Entre “quehaceres” y tráfico se desenvuelve la vida del venezolano común. En vista de lo vital que resulta optimizar el tiempo, los desayunos en las colas y las lecturas en los centros de comida “rápida” son más comunes de lo que parecen. Quizás la diferencia sustancial entre el que vive la rutina amargado y el que no ha perdido la capacidad de acariciarle la espalda a la vida es la habilidad de apreciar los pequeños momentos. No es lo mismo refunfuñar porque la lluvia causará hidrofobia a las autopistas de Caracas que inmortalizar el instante en el que las gotas de agua caen como misiles en el charco, levantando el agua sucia como una micro explosión, para luego diluirse en lo que parece un festín de ondas que acrecientan su tamaño incesantemente. Es esa destreza para perpetuar instantes lo que hace de nuestra rutina algo menos convencional y despierta nuestra sensibilidad por la reflexión que, a su vez, es la responsable de los inventos y descubrimientos más importantes de la historia. Dicha inquietud no sólo ha sido dirigida a la ciencia, también hay quienes (para mí, los más osados) la “transforman” en arte. Este blog está dirigido para los curiosos, aquí no sólo podrán leer historias que por timidez sólo me atrevo a contar por escrito, tanto reales como “de mentira“; también podrán apreciar en “cámara lenta” las pequeñas cosas que la naturaleza nos obsequió y que los científicos se han dado a la tarea de explicar para nosotros, los curiosos.

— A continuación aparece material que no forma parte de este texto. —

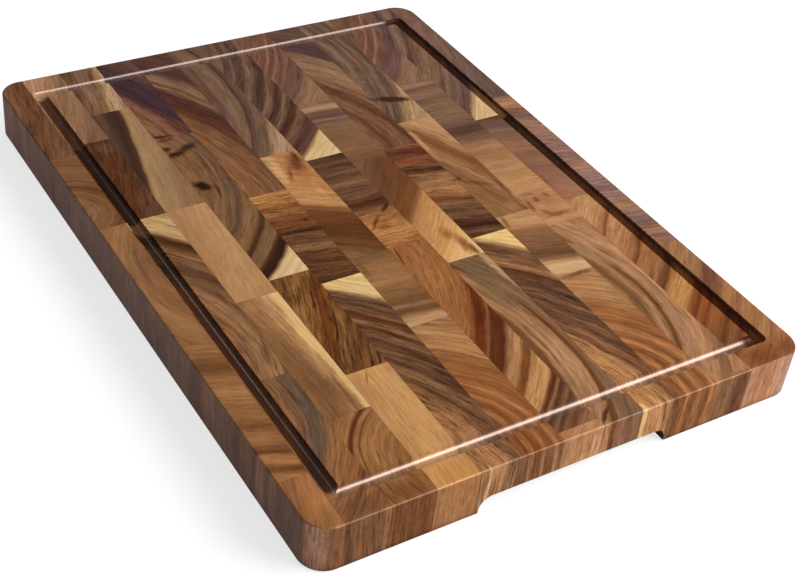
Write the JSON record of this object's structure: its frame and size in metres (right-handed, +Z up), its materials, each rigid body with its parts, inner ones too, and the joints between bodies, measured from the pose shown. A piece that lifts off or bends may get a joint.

lunes, 14 de marzo de 2011

Cacería


Nunca pudo olvidar esa noche. El reloj del despertador marcaba las diez, la noche era fresca y la vecina había dejado de recitar el doloroso y siempre puntual do re mi fa sol. El perro aparentemente había tomado la valiente y respetable decisión de suicidarse por lo chillidos de su dueña la “cantante”, pues no había ladrado en toda la noche. Las gotas de lluvia caían sobre el techo con un golpeteo que el mismo Dudamel incluiría en su sinfonía. Todo apuntaba a que sería la única noche silenciosa del año en la que podría dormir con una expresión apacible en su rostro y sin alguna palabrota pronunciada en inaudible voz.
De repente, una especie de susurro muy agudo ocasionó el roce de sus dedos con las manos de Morfeo que con los brazos extendidos lo esperaba. Abrió los ojos y sólo había nada. Nuevamente cerró los ojos y se concentró en la orquesta del techo que tocaba sólo para él. Sintió su cuerpo liviano pero algo estaba mal; su pie lo percibía frío pues se había deslizado fuera de la protección de su Cannon de 2000 hilos. El dedo gordo del pie le hormigueaba e intentó reprimir la necesidad de rascarse. No lo logró. Abrió los ojos nuevamente, ahora conciente de lo que pasaba. Debía erradicar el problema que le impedía dormir pues ya eran las once menos quince y al día siguiente debía madrugar para evitar la acostumbrada cola de la Regional del Centro. Decidió encender la lámpara de la mesa de noche y fue en ese breve instante en el que logró ver su silueta. Su sombra al acercarse a la luz provocaba en él un calor en las orejas que hubiese dado lo que fuera por no sentirlo en esa su tan esperada noche.
Entre zumbidos, manotazos a fantasmas y maldiciones, se había declarado el duelo en el que sólo uno vencería. Para él se trataba de ganar o resignarse a que siempre existirá quién impida su felicidad a toda costa. Para el otro era un asunto de vencer o morir. Inesperadamente, a las dos de la mañana un silencio sepulcral lo envolvió. La lluvia había cesado y al parecer el enemigo había huido como un cobarde. Apagó la lámpara y con un aire de suficiencia elevó su alma hacia la tierra en la que él era el centro y el todo. Lo que sucedió después lo enloqueció.
El zumbido otra vez, las tres de la mañana, sábanas y almohadas en el piso, la lámpara echa añicos, la oscuridad, el inaguantable ruido del que no se rinde, el manotazo a la pared, el dolor, la sangre y el silencio. Las cuatro de la mañana, el cerrar de los ojos, el cantar del gallo electrónico, la sonrisa fugaz.